Looking for distro without graphical environment

Lasnik

New Member
Credits
75
I want to install a distribution without a graphical environment on my old Laptop. It's from 2005 and it uses an amd turion 64. So really not that great.
I think the WLAN-Card broke. So I only need Ethernet.
I basically only need Java, And the C languages and maybe a decent text editor (very simple Syntax highlighting?).

Thanks to any responses :D
 


Nelson Muntz

Active Member
Credits
2,279

JasKinasis

Well-Known Member
Credits
4,005
A couple of other alternatives:
1. Debian via the minimal-net installer.
The base Debian install is pretty tiny with no GUI.
Just make sure you don't select a desktop environment towards the end of the installer and you'll end up with a system that boots to a login terminal.
From that base, you'll be able to install whatever extras you need.

2. Arch.
An Arch install can be as small, or as big as you like. Again - install the bare-bones without installing a desktop and it will boot to a login terminal. And again - it will serve as a base, upon which you can build.

The package management systems are different, Arch uses pacman, Debian uses the Debian packaging format.

But other than that - both are more or less equivalent in terms of functionality and the underlying system. And wrt memory and resource usage - the footprints of both are similar too.

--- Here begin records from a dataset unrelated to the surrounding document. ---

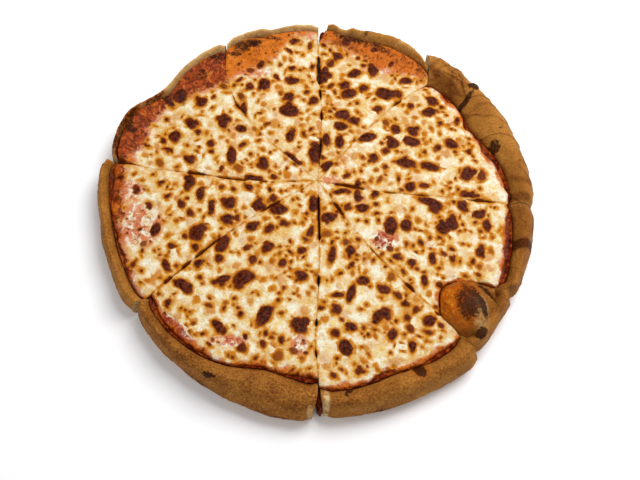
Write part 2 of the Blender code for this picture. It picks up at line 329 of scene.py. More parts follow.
@dataclass(frozen=True)
class Slice:
    """Sizes in mm of one slice, at even steps from its first cut, clockwise, to its second one.

    The rows give the crust's outer radius, the width and height of its roll, the cheese's outer
    radius and the radius where the cheese stops being pale, which only slices with a toasted border
    have. Climb is how far the cheese rises on the rim. The notch in the rim has its share of the
    slice, half width and depth. Fried, toast, reddened and folds run from 0 to 1: how grainy and how
    brown the dough is, how red the toasted cheese is, and how much the dough's skin is folded. Each
    blister has its distance from the hub, share of the slice, length, width and lean.
    """

    outer: tuple[float, ...]
    rim_width: tuple[float, ...]
    crest: tuple[float, ...]
    cheese: tuple[float, ...]
    pale: tuple[float, ...] = ()
    climb: float = 0.0
    notch: tuple[float, float, float] = (0.5, 1.0, 0.0)
    fried: float = 0.3
    toast: float = 0.5
    reddened: float = 0.3
    folds: float = 0.12
    blisters: tuple[tuple[float, ...], ...] = ()


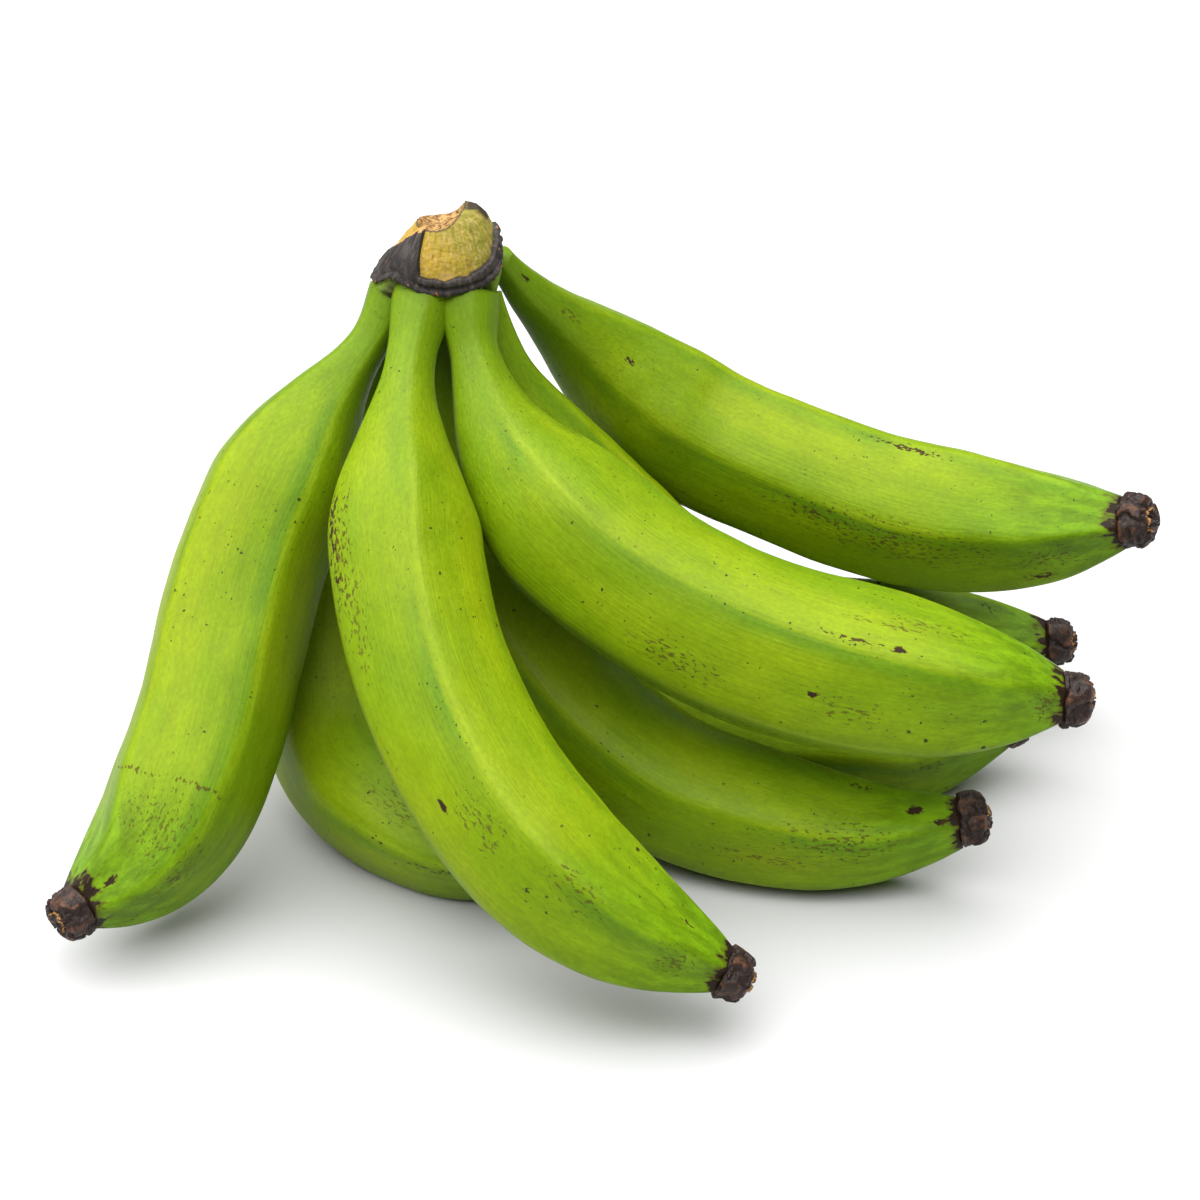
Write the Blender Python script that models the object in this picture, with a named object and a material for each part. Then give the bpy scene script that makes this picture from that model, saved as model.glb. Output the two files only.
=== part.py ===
"""A bunch of green plantains, cut from its stalk and laid down on its lower fingers.

Run it with blender --background --python part.py, or from Blender's text editor.
The scene is in metres with +Z up. Sizes below are in millimetres, and MM turns them into metres.
The eight fingers hang from one crown. Each is a fruit of its own with a dried blossom end.
"""

import math

import bmesh
import bpy
from mathutils import Matrix, Vector

MM = 0.001

# The hand frame has its zero on the floor below the crown. This moves it to the bunch's own origin.
ORIGIN_SHIFT = Vector((-55.1, 66.2, 0.0))

# Clear space left between two neighbouring pieces, and round the leathery scar.
GAP = 0.3
SCAR_GAP = 0.5

# The side of a finger from which its ridges are counted: forward and up.
FACING = Vector((0.0, -0.87, 0.5))

# A finger that reaches the floor lies along it, and its skin is pressed flat by this much.
PRESSED_FLAT = 1.6
FLOOR_EASE = 1.5

# Length at the top of each neck that is one with the crown, and length of the dried blossom end.
ROOT_LENGTH = 11.0
BLOSSOM_LENGTH = 10.0

# Plantains are five-sided. The flats lie this share inside the ridges.
# Up to NECK_FLAT_END the ridges are softer. On the floor side the skin lies LOWEST_FLAT of that
# depth inside the ridges.
RIDGE_COUNT = 5
FLAT_DEPTH = 0.075
NECK_FLAT = 0.35
NECK_FLAT_END = 0.3
LOWEST_FLAT = 0.6

# How suddenly the fruit narrows to its tip.
TIP_POWER = 2.3

FINGER_SIDES = 20
FINGER_RINGS = 27
ROOT_RINGS = 3
LINE_SAMPLES = 160
LINE_SMOOTHING = 40
DIRECTION_STEP = 0.01
SHARP_EDGE = math.radians(50.0)

# Each finger: points that its centre line runs through, its belly radius, the neck's share of that
# radius, the shares of the length where the neck ends and the belly is full, the radius of its tip,
# the share of the length where it starts to narrow, and the turn of its ridges in degrees.
FINGERS = (
    dict(line=((-16, 0, 154), (-22, -8, 142), (-39, -24, 122), (-55, -46, 97),
              (-64, -70, 73), (-71, -96, 49), (-85, -124, 28), (-110, -150, 20)),
         belly=24.2, neck=0.27, neck_end=0.07, full=0.34, tip=7.4, tip_from=0.72, ridge_turn=-30),
    dict(line=((-6, -7, 154), (-10, -26, 141), (-11.5, -54, 123), (-9, -86, 101),
              (2, -118, 78), (22, -146, 55), (52, -165, 34), (92, -172, 16)),
         belly=23.6, neck=0.34, neck_end=0.09, full=0.34, tip=7.3, tip_from=0.69, ridge_turn=-12),
    dict(line=((7, -7, 154), (10, -22, 138), (21, -43, 117), (44, -65, 99),
              (75, -83, 84.5), (111, -95, 75.5), (150, -103, 71.5), (194, -105, 69)),
         belly=26.5, neck=0.29, neck_end=0.05, full=0.35, tip=8.0, tip_from=0.70, ridge_turn=-16),
    dict(line=((13, 2, 152), (18.5, -4, 131), (33, -5, 104), (54, -4, 69.5),
              (84, 3, 39.5), (121, 7, 24), (163, 7, 21), (208, 1, 26)),
         belly=22.4, neck=0.30, neck_end=0.05, full=0.36, tip=7.5, tip_from=0.74, ridge_turn=10),
    dict(line=((16, 8.5, 161), (28, 15, 143), (48.5, 27, 118), (76, 27.5, 93.7),
              (112, 16, 81), (148, 1, 75), (184, -17, 79.5), (221, -38, 92.8)),
         belly=24.6, neck=0.26, neck_end=0.02, full=0.36, tip=8.4, tip_from=0.67, ridge_turn=15),
    dict(line=((-3, 4, 151), (-3, -2, 127), (2, -15, 93), (16, -36, 60),
              (42, -61, 35), (78, -85, 21), (122, -100, 19), (167, -103, 26)),
         belly=23.0, neck=0.28, neck_end=0.06, full=0.42, tip=8.0, tip_from=0.66, ridge_turn=5),
    dict(line=((-14, 6, 151), (-22, 6, 128), (-32, 1, 96), (-40, -15, 60),
              (-39, -45, 31), (-22, -80, 17), (11, -107, 19), (52, -119, 28)),
         belly=22.6, neck=0.28, neck_end=0.06, full=0.42, tip=7.5, tip_from=0.66, ridge_turn=25),
    dict(line=((7, 10, 151), (6, 12, 125), (8, 10, 89), (21, 0, 49),
              (48, -20, 20), (88, -41, 7), (136, -50, 10), (187, -43, 24)),
         belly=20.0, neck=0.26, neck_end=0.12, full=0.52, tip=7.0, tip_from=0.70, ridge_turn=10),
)

# The dried blossom end as a turned outline: share of its length, share of its first radius.
BLOSSOM_OUTLINE = (
    (0.00, 0.98), (0.12, 1.06), (0.26, 0.97), (0.60, 0.99), (0.82, 0.92),
    (0.94, 0.70), (0.88, 0.46), (1.02, 0.40), (1.05, 0.24),
)
BLOSSOM_SIDES = 14
KNOB_SHARE = 0.05
FINE_KNOB_SHARE = 0.03

# The crown's cushion, row by row: height, and its reach to the left, right, front and back.
CROWN_ROWS = (
    (146, 14, 12, 8, 9),
    (151, 19, 15, 12, 13),
    (157, 22, 17, 15, 15),
    (163, 18, 18, 15.5, 14),
    (169, 14, 16.5, 14, 12),
    (174, 9.5, 15.5, 11.5, 10),
    (178.5, 6.5, 13.5, 8.5, 8),
    (181, 4, 11, 6, 6),
)
CROWN_SIDES = 28
CROWN_SQUARENESS = 2.3

# The knife's scoop on top of the crown, where the hand was taken off the stalk.
SCOOP_CENTRE = Vector((-4.0, 3.0, 187.0))
SCOOP_RADII = Vector((10.5, 19.0, 14.0))
SCOOP_TILT = math.radians(-24.0)
SCOOP_SEGMENTS = 28
SCOOP_RINGS = 16

# The dried bract scar, a dark leathery collar round the crown's foot with a flap on the left.
# Each row gives an angle in degrees, from the right by the back, and the heights of both edges.
SCAR_EDGES = (
    (0, 169.0, 175.0),
    (45, 166.0, 171.5),
    (100, 162.0, 167.0),
    (150, 158.0, 164.0),
    (180, 157.0, 167.0),
    (200, 159.0, 172.0),
    (215, 162.0, 175.5),
    (228, 161.0, 177.0),
    (238, 160.0, 177.0),
    (245, 159.0, 164.3),
    (272, 157.5, 163.3),
    (300, 159.0, 164.7),
    (324, 161.0, 167.0),
    (342, 164.5, 171.0),
    (360, 169.0, 175.0),
)
SCAR_PROUD = 2.0
SCAR_SUNK = 1.5
SCAR_SEGMENTS = 54
SCAR_SECTION_SIDES = 8
SCAR_SECTION_SQUARE = 1.4

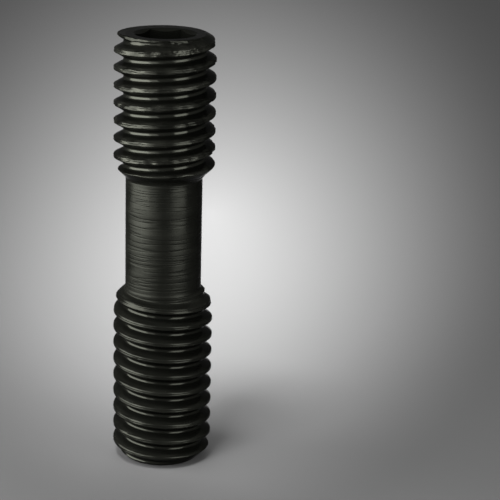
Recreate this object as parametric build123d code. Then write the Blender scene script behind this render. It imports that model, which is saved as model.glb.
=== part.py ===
"""Double-ended clamp screw, turned from one steel bar.

The screw stands on its lower end. The origin is the centre of the lower end face and +Z runs up the axis.
The upper thread is right-hand and the lower thread is left-hand, so turning the screw draws the two parts
that it joins together, or pushes them apart, by twice the pitch for each turn.
"""
import os
from math import ceil, cos, floor, radians, tan

from build123d import *

# Overall length, and each end's length of thread before the shoulder slopes to the neck
LENGTH = 25.0
LOWER_THREAD_LENGTH = 9.8
UPPER_THREAD_LENGTH = 7.43

# Thread, the same size at both ends. A metric form keeps its depth and its flats in step with the pitch
PITCH = 1.0
CREST_RADIUS = 2.88
FLANK_ANGLE = 60.0
THREAD_DEPTH = 0.55 * PITCH
ROOT_FLAT = 0.18 * PITCH
ROOT_RADIUS = CREST_RADIUS - THREAD_DEPTH

# Where a crest passes the -X side: above the lower face, and below the upper face
LOWER_CREST_HEIGHT = 0.94
UPPER_CREST_DEPTH = 0.91

# Shallow taper on the first turn below the upper face and below the lower shoulder
TAPER_HEIGHT = 1.1
TAPER_DEPTH = 0.17

# Plain neck between the threads, a little under the thread roots, and the slope of the shoulders to it
NECK_RELIEF = 0.15
NECK_RADIUS = ROOT_RADIUS - NECK_RELIEF
SHOULDER_ANGLE = 45.0

# Chamfer round the lower end
LOWER_CHAMFER = 0.68

# Hex socket in the upper end, with a chamfered mouth and a drilled bottom
SOCKET_ACROSS_FLATS = 3.0
SOCKET_DEPTH = 3.2
SOCKET_MOUTH_MARGIN = 0.05
SOCKET_MOUTH_ANGLE = 120.0
DRILL_CLEARANCE = 0.05
DRILL_TIP_ANGLE = 118.0

# How far the thread cutter stands outside the bar
CUTTER_MARGIN = 0.1 * PITCH

# Radius at the small end of each taper, and the heights where the neck begins and ends
TAPERED_RADIUS = CREST_RADIUS - TAPER_DEPTH
SHOULDER_SLOPE = tan(radians(SHOULDER_ANGLE))
NECK_BOTTOM = LOWER_THREAD_LENGTH + (TAPERED_RADIUS - NECK_RADIUS) / SHOULDER_SLOPE
NECK_TOP = LENGTH - UPPER_THREAD_LENGTH - (CREST_RADIUS - NECK_RADIUS) / SHOULDER_SLOPE


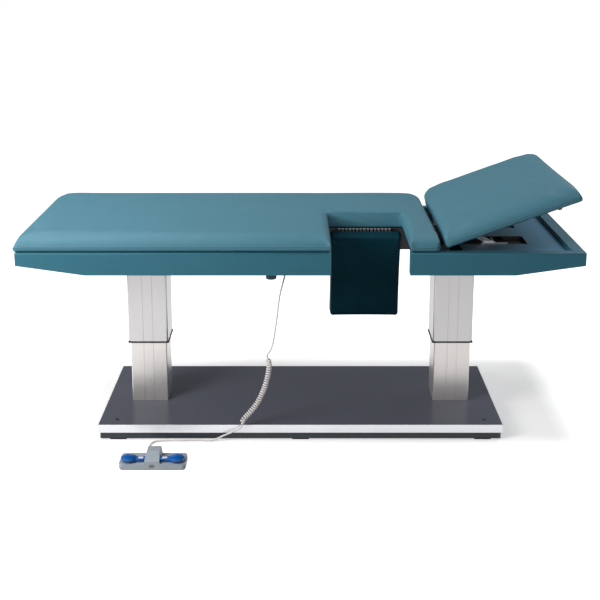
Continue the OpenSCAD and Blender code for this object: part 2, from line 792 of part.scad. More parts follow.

There are advantages and disadvantages to both.
Arch has a very involved installation process, requiring a lot of manual configuration.
Debian is easier to install, because it requires less manual configuration.

But because of how involved the installation process is - Arch can be finely tuned to the system it's running on, with minimal bloat.
Debian minimal is a little bit more bloated than Arch (not a lot), but you can quickly get a working system up and running with a sane set of automatically created defaults/configs.

Arch is a bleeding edge rolling distro, with newer packages containing the latest changes, but more risk of instability/breakage.
Debian is a rock-solid stable distro that comes at a cost of slightly older packages, (but important security updates are quickly backported).

etc. etc.


Personally, Debian, via the minimal net-install has always been my go-to distro when I need to get a minimal install done quickly!
And I'm not criticising Arch at all - It is a very solid system, if it is well managed by the person administering it.

Also - with no desktop, then Text editor-wise - you're going to be limited to terminal based editors.

For programming and advanced text editing features in the terminal, the best editors are vi/vim, nvim, or emacs. They are all notorious for having a bit of a learning curve. But they are well worth taking the time to learn to use.

Or, if you only want basic highlighting and editing capabilities( Or if you simply don't want to learn vim or emacs) you could just install and use nano.

There are a plenty of other editors that work in the terminal without a GUI, but the ones I've listed are probably the most popular ones.

Most distros have vi (which is actually vim-tiny) installed by default.
Debian-minimal and the base Arch install do.

Sometimes nano is also installed by default too, but for Debian minimal and probably Arch - you'd have to install it AFTER installing the base. So for an Arch install - you may well end up using vi several times before you can even install nano.
However - it's been a good few years since I did an Arch install - so they might have included nano in the base-install by now.... IDK?!

But those are two other options for a machine with low resources.
 

Lasnik

New Member
Credits
75
Thanks for the detailed answer.
I think I am going to use the Debian installation with emacs because I know them a bit better.

I have one more question:
Can I just plug the Ethernet cable in and then use the Internet or do I have to mount anything myself? (I guess pretty dumb question but I never use Ethernet on my machines)
 

Nelson Muntz

Active Member
Credits
2,279
Good Morning Lasnik,

Just plug in the Ethernet cable and boot in to Linux and you should be good to go.

Generally Linux has no issues with Ethernet connections.

You're not dumb you're just new to Linux that's all.

We are all new to Linux at one time. :)
 

arochester

Moderator
Staff member
Gold Supporter
Credits
2,109
You have a 64bit computer. How much RAM have you got? What is the make and model of your laptop?

You should be OK with a GUI.
 

f33dm3bits

Gold Member
Gold Supporter
Credits
7,310
You can also choose to run debian-testing that way you will have newer package than when on debian-stable.